Whatever the age, characteristics, education and income of the individuals most likely to dine at your restaurant, those individuals need to be residing or working in great numbers within a 1-mile to 5-miles radius of your eatery. The nearer the better.
Assess potential competitors
Another way to determine the target market for restaurants is to assess competing businesses. Visit a few of your direct competitors and take notes on the types of people dining there.
Is a certain demographic missing from their list of regular customers? Are there many married couples in their neighborhood, but just one romantic dining spot?
See what target market they’re trying to capture, so you can validate your research and identify market gaps – or carve out a demographic you think might be underserved.
In addition, analyze the different restaurant clusters present in your vicinity. Many restaurants opt to open up next to their fiercest competitor. You’ll often see a KFC and a Popeyes chain in the same neighborhood, or a cluster of vegetarian restaurants on a high-end street.
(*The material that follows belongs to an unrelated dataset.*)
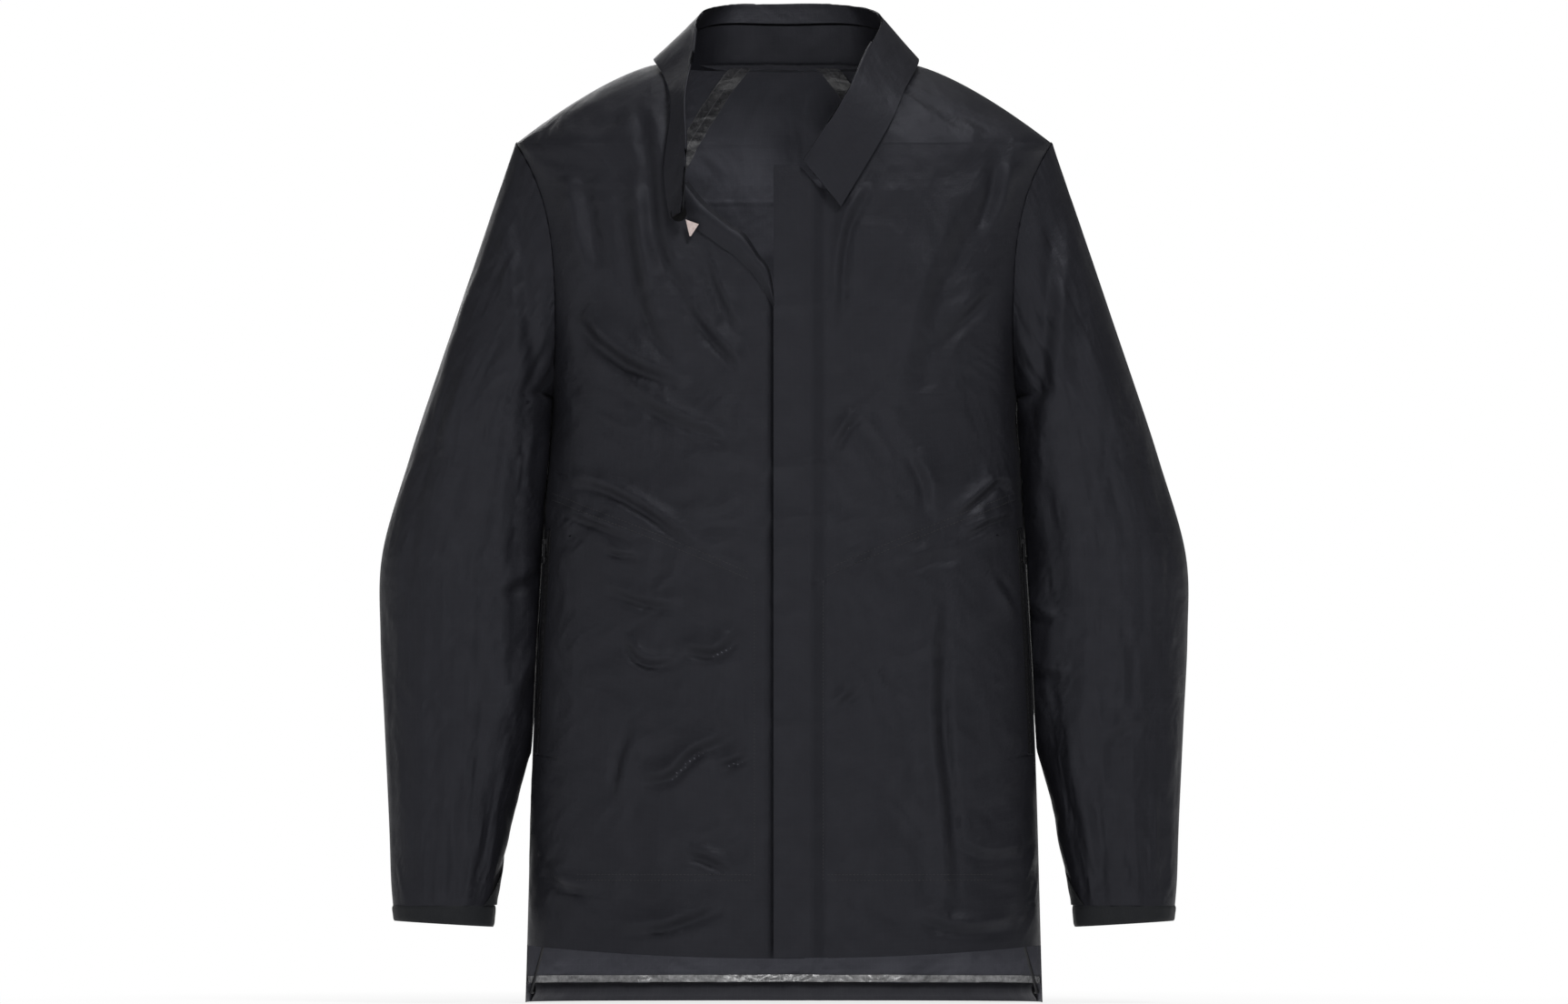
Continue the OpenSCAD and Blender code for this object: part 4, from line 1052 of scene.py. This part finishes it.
def rest_on_body(points, a, v, mark):
    """Lets the inner side of a sleeve hang against the side of the body."""
    x, y, z = np.moveaxis(points, -1, 0)
    lean = smooth((v - 0.8) / 0.3) * smooth((z - 150) / 120) * smooth((UNDERARM_Z + 4 - z) / 12)
    x = x - 11 * lean * np.clip(-np.cos(np.radians(a)), 0, 1) ** 1.5
    gap = np.abs(y - MID_Y)
    is_front = y < MID_Y
    depth = np.where(is_front, FRONT_DEPTH, BACK_DEPTH)
    reach = np.minimum(gap, 0.9 * depth * dome(z))
    turn = angle_from_side(reach, z, depth)
    body_a = np.where(is_front, 90 - turn, 90 + turn)
    side = body_point(body_a, z)[..., 0] + torso_relief(mark * body_a, z)
    # The forearm swings forward past the body, so it reaches in less behind the side
    swing_side = np.maximum(side, half_w(z) - 1.6 * smooth((gap - 12) / 25))
    limit = mix(swing_side, side, smooth((z - 385) / 25)) + 1.0
    outside = smooth((v - 0.25) / 0.35) * smooth((UNDERARM_Z - 1 - z) / 6)
    x = x + np.maximum(limit - x, 0) * outside
    return np.stack([x, y, z], -1)


def sleeve(side, v_low, v_high, rows):
    """Grid and normals of one stretch of a sleeve."""
    mark = 1 if side == "left" else -1

    def surface(a, v):
        base = sleeve_base(a, v)
        step_a = sleeve_base(a + 1, v) - sleeve_base(a - 1, v)
        step_v = sleeve_base(a, np.clip(v - 0.02, 0, 8)) - sleeve_base(a, np.clip(v + 0.02, 0, 8))
        normal = unit(np.cross(step_v, step_a))
        return rest_on_body(base + normal * sleeve_relief(side, a, v)[..., None], a, v, mark)

    cols = 124
    a = np.repeat((-np.arange(cols) * 360 / cols)[None, :], rows, 0)
    v = np.repeat(np.linspace(v_low, v_high, rows)[:, None], cols, 1)
    points, normals = surface_grid(surface, a, v, -0.8, -0.02)
    if side == "right":
        points, normals = points[:, ::-1] * [-1, 1, 1], normals[:, ::-1] * [-1, 1, 1]
    return points, normals


def sleeve_pieces(side):
    upper, forearm = f"upper_sleeve_{side}", f"forearm_{side}"
    points, normals = sleeve(side, SLEEVE_SPLIT, 0, 118)
    obj = sheet(f"upper_sleeve_{side}_fabric", points, [SHELL, INNER], wrap=True, normals=normals)
    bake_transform(obj)
    finish_piece([upper])
    points, normals = sleeve(side, 8, SLEEVE_SPLIT, 108)
    obj = sheet(f"forearm_sleeve_{side}_fabric", points, [SHELL, INNER], wrap=True, normals=normals)
    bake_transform(obj)
    finish_piece([f"forearm_sleeve_{side}"])


def cuff(side):
    """Cuff band of stretch cloth, rolled at both edges, and the gusset above it."""
    cols = 124
    a = -np.arange(cols) * 360 / cols
    t = np.linspace(0, 1, 14)
    last = SLEEVE_SECTIONS[-1]
    section = mix(np.array(CUFF_LOW, float), last, t[:, None])[:, None, :]
    roll = 0.7 - 0.9 * np.abs(2 * t - 1) ** 6
    wobble = 0.3 * lattice_noise(a[None, :] / 14, t[:, None] * 2, 95)
    points = section_point(section, a[None, :], 0.2 + roll[:, None] + wobble)
    low_section = SLEEVE_SECTIONS[-1]
    high_section = SLEEVE_SECTIONS[-2]
    h = np.linspace(0, 1, 26)[:, None]
    j = np.linspace(0, 1, 30)[None, :]
    spread = mix(58, 3, h)
    around = mix(196 + spread, 196 - spread, j)
    place = mix(low_section, high_section, mix(0.02, 1.85, h)[..., None])
    gusset = section_point(place, around, 1.7 + 0.4 * lattice_noise(around / 20, h * 4, 96))
    if side == "right":
        points, gusset = points[:, ::-1] * [-1, 1, 1], gusset[:, ::-1] * [-1, 1, 1]
    band = sheet(f"cuff_band_{side}_fabric", points, [TRIM, INNER], 1.6, wrap=True)
    ride(band, f"forearm_{side}", "stretch_trim", f"cuff_band_{side}")
    panel = sheet(f"cuff_gusset_{side}_fabric", gusset, [TRIM, INNER], 0.7)
    ride(panel, f"forearm_{side}", "stretch_trim", f"cuff_gusset_{side}")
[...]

This is because a cluster of similar restaurants is likely to be serving a dense population of a certain demographic.
If you’re going to be targeting a similar demographic, setting up your restaurant near the competition will establish choice and get more locals to consider dining out when they visit your area.
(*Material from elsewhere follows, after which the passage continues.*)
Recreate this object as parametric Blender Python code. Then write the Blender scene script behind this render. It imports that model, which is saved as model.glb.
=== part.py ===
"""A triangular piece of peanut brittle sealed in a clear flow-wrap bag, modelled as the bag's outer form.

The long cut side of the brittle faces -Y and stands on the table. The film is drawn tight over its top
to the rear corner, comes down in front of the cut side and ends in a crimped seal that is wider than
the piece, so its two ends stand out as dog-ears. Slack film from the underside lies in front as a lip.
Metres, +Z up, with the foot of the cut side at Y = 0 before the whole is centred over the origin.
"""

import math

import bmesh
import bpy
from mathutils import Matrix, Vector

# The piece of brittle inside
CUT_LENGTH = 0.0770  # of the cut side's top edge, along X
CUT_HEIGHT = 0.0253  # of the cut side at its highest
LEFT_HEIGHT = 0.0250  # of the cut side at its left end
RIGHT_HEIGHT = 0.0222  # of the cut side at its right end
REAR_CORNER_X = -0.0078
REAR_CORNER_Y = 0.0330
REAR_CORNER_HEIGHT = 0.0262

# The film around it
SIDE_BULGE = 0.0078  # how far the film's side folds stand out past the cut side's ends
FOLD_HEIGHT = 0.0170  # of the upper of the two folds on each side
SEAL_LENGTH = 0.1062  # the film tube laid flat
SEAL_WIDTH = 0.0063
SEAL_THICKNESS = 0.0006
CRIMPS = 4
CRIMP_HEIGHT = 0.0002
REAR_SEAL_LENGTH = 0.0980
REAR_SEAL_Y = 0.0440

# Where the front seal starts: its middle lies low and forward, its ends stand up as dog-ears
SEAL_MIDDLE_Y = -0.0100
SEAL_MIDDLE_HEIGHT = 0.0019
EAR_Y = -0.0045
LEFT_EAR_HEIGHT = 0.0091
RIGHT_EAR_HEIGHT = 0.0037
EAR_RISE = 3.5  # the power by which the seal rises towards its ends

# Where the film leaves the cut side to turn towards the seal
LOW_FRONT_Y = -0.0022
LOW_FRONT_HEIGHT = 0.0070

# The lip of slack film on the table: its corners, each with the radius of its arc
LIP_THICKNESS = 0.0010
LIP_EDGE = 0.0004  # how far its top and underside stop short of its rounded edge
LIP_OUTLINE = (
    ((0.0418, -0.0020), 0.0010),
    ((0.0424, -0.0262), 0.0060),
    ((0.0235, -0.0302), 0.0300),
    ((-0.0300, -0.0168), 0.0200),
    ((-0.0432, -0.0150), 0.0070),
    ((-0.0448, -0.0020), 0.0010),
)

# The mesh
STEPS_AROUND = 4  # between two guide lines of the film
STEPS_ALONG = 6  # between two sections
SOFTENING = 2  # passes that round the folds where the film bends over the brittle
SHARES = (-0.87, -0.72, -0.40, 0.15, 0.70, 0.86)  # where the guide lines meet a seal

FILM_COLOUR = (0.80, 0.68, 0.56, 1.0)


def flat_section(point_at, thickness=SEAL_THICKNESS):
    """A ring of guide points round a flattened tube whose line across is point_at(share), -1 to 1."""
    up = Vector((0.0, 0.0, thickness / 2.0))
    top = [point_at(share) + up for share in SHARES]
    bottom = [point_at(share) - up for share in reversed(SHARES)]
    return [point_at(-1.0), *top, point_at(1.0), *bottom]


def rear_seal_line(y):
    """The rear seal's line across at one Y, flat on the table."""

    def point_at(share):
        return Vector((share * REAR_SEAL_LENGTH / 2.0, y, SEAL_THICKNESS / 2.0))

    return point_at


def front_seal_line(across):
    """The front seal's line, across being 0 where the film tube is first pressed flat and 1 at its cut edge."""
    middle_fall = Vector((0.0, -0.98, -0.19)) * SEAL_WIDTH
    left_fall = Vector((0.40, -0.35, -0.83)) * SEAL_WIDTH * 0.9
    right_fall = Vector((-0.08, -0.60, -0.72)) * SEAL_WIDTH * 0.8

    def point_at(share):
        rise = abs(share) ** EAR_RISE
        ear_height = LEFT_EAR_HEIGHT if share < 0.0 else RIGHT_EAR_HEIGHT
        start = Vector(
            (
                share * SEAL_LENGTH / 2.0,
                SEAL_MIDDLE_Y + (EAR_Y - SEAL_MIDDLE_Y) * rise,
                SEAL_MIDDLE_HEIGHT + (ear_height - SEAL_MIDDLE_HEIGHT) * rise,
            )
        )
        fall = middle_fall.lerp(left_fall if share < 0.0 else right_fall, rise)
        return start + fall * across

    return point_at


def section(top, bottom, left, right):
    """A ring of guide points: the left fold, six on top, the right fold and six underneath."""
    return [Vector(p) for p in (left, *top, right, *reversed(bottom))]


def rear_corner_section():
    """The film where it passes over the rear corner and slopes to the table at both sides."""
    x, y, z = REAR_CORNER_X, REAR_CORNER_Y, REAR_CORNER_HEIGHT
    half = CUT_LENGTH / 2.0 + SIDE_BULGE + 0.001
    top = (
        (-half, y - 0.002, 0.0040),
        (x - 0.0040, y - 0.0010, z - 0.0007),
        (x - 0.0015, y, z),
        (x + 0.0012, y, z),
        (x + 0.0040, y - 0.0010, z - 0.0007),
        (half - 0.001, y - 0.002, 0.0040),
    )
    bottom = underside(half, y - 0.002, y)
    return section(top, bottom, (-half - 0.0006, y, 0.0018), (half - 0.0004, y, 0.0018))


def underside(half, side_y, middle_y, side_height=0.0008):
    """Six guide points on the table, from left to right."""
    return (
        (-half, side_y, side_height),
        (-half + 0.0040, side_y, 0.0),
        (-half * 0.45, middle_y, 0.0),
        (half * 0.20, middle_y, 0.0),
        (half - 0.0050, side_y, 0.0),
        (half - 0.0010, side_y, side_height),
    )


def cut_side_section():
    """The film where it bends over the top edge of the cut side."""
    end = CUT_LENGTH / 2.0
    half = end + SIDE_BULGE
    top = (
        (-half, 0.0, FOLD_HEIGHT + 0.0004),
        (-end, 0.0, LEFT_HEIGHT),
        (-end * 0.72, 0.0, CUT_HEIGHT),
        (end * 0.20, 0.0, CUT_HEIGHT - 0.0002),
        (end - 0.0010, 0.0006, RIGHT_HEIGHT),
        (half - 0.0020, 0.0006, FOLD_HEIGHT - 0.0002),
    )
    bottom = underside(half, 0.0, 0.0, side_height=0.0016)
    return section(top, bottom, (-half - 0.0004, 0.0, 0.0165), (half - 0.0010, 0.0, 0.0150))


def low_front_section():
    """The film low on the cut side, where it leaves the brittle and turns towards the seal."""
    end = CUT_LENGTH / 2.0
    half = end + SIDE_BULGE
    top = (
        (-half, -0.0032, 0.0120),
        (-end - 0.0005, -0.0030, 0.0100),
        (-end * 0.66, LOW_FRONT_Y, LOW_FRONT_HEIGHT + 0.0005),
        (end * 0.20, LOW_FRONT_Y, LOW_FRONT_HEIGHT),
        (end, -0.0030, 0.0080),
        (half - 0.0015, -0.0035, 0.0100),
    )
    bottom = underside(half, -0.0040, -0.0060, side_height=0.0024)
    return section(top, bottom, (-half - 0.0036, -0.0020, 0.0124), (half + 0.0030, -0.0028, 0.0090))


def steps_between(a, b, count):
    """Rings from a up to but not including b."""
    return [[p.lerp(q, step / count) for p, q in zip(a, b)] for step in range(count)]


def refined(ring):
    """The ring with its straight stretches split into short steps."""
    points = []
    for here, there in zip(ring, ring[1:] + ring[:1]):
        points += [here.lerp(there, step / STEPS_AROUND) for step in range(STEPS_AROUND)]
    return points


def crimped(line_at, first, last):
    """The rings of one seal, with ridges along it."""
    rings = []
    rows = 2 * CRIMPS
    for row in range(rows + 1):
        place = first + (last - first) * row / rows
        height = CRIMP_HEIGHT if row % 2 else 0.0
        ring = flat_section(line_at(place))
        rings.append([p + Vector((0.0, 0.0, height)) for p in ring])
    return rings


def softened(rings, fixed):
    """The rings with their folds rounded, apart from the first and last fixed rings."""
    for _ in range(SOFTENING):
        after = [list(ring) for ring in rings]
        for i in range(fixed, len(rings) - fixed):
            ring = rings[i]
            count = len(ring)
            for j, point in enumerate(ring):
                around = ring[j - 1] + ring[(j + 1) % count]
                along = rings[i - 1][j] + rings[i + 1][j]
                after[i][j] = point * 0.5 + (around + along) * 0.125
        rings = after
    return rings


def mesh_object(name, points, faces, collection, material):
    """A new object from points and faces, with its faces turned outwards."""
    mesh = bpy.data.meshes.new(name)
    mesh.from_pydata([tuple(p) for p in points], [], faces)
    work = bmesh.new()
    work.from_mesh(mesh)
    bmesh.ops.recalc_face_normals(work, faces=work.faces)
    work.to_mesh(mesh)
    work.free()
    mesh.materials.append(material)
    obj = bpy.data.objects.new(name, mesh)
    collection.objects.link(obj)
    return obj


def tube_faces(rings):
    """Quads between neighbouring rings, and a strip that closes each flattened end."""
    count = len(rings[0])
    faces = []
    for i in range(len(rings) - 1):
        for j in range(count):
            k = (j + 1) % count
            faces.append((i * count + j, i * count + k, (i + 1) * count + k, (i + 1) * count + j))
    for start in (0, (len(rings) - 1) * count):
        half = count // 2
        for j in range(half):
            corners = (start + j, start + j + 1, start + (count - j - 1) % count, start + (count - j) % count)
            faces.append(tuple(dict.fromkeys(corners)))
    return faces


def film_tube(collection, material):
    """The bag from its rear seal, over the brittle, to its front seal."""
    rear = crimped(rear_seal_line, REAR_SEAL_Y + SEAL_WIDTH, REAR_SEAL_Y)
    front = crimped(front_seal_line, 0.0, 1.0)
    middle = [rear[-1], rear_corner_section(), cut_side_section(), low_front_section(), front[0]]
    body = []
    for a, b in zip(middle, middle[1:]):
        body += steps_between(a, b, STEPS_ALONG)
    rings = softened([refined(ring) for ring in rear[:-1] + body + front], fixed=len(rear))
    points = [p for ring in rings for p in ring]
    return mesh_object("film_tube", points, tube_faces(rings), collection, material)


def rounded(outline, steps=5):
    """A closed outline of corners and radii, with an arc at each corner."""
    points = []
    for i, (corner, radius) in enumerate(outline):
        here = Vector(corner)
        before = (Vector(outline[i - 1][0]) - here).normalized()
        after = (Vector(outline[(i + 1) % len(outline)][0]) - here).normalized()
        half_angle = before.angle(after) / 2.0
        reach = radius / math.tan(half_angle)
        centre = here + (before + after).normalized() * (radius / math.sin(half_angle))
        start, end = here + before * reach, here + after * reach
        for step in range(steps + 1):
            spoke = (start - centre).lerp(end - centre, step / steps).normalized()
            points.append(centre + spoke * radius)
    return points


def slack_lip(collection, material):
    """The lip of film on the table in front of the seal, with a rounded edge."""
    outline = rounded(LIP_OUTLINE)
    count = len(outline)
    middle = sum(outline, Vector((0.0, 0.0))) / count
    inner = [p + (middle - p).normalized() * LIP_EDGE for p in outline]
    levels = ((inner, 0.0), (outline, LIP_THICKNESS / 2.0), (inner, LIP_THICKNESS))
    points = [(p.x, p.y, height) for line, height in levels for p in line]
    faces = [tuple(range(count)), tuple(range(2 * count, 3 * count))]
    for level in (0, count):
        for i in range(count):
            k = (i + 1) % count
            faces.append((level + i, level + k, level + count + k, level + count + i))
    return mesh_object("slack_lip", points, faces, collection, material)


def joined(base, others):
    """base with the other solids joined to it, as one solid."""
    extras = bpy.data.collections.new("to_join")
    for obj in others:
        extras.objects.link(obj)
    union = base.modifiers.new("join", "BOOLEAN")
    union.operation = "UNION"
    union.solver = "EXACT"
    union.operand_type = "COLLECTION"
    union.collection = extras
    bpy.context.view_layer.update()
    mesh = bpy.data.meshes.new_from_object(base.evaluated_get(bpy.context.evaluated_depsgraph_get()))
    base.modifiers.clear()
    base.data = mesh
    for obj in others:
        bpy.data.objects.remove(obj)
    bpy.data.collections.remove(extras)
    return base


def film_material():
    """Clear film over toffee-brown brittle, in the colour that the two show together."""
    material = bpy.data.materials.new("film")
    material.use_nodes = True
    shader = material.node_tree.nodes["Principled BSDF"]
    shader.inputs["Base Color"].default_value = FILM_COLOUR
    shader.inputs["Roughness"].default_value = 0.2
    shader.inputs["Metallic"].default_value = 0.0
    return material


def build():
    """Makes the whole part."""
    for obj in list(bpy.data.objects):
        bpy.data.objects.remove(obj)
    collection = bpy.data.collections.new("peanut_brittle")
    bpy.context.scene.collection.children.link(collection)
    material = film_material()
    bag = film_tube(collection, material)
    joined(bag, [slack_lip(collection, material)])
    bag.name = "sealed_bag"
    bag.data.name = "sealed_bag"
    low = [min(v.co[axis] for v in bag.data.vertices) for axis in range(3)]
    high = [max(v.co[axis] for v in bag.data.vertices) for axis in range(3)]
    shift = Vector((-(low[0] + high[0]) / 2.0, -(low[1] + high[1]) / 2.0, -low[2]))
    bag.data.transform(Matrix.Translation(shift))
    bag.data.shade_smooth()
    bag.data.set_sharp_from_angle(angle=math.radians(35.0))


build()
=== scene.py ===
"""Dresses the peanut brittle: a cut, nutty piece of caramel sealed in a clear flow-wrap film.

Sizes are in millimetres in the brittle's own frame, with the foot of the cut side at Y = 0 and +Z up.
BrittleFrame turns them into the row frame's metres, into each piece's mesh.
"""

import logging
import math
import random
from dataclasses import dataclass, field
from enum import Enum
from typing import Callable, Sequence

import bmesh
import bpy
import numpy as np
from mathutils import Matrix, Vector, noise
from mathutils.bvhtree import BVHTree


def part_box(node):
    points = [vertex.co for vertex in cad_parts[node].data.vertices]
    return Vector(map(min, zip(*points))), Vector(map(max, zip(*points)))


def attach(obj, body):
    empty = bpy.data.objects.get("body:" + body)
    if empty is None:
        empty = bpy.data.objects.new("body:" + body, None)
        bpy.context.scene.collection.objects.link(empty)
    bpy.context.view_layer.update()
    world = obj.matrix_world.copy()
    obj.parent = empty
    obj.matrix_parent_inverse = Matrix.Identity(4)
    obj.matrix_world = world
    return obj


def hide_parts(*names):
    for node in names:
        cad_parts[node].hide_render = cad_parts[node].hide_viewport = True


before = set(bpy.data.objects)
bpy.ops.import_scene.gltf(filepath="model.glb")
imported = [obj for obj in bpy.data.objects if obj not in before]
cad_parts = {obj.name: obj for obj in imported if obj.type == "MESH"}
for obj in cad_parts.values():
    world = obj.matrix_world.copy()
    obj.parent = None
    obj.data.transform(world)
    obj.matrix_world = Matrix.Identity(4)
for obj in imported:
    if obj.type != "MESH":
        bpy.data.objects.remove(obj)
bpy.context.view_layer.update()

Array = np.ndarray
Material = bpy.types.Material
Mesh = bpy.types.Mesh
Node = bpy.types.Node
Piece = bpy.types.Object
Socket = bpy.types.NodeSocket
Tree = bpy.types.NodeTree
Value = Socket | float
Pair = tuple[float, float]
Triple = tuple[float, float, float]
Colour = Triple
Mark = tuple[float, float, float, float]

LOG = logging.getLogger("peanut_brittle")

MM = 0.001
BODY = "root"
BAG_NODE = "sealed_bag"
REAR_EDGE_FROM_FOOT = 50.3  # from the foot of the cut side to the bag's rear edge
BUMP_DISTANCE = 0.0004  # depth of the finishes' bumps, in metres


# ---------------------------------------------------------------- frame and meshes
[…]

You will also benefit from the overflow of foot traffic at busy hours like lunch breaks, or on Saturdays when people are most likely to eat out.
Go forth and conquer!
Defining a target market for restaurants isn’t that straightforward. You’ll first have to make general assumptions about your ideal customer since you won’t have any concrete data.
Thereon, validating the population density of the market along with competitor analysis will help you identify who to engage and market to. Once you’re past that stage, we promise the hard work is done. Putting together a marketing campaign that resonates with your audience shouldn’t be the same intense process that you just went through.